BARACK OBAMA invited a puzzling group of people into the White House on December 5th: university presidents. What should one make of these strange creatures? Are they chief executives or labour leaders? Heads of pre-industrial guilds or champions of one of America’s most successful industries? Defenders of civilisation or merciless rack-renters?
Whatever they might be, they are at the heart of a political firestorm. Anger about the cost of college extends from the preppiest of parents to the grungiest of Occupiers. Mr Obama is trying to channel the anger, to avoid being sideswiped by it. The White House invitation complained that costs have trebled in the past three decades. Arne Duncan, the secretary of education, has urged universities to address costs with “much greater urgency”.
A sense of urgency is justified: ex-students have debts approaching $1 trillion. But calm reflection is needed too. America’s universities suffer from many maladies besides cost. And rising costs are often symptoms of much deeper problems: problems that were irritating during the years of affluence but which are cancerous in an age of austerity.
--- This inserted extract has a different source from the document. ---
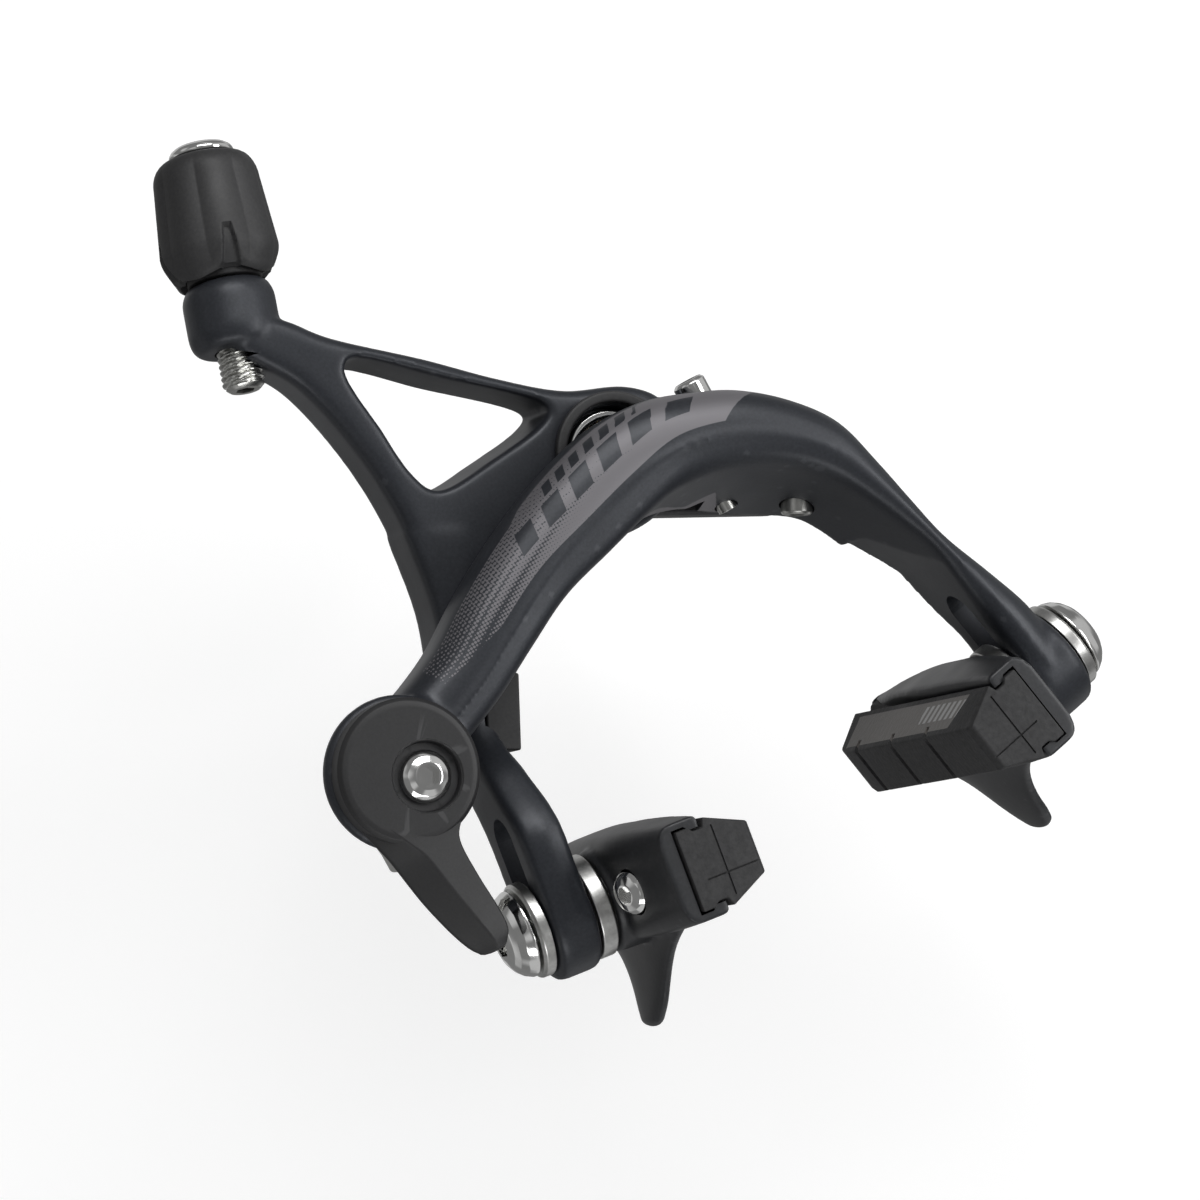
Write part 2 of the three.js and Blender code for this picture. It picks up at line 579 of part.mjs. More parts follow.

The first problem is the inability to say “no”. For decades American universities have been offering more of everything—more courses for undergraduates, more research students for professors and more rock walls for everybody—on the merry assumption that there would always be more money to pay for it all. The second is Ivy League envy. The vast majority of American universities are obsessed by rising up the academic hierarchy, becoming a bit less like Yokel-U and a bit more like Yale.
Ivy League envy leads to an obsession with research. This can be a problem even in the best universities: students feel short-changed by professors fixated on crawling along the frontiers of knowledge with a magnifying glass. At lower-level universities it causes dysfunction. American professors of literature crank out 70,000 scholarly publications a year, compared with 13,757 in 1959. Most of these simply moulder: Mark Bauerlein of Emory University points out that, of the 16 research papers produced in 2004 by the University of Vermont’s literature department, a fairly representative institution, 11 have since received between zero and two citations. The time wasted writing articles that will never be read cannot be spent teaching. In “Academically Adrift” Richard Arum and Josipa Roksa argue that over a third of America’s students show no improvement in critical thinking or analytical reasoning after four years in college.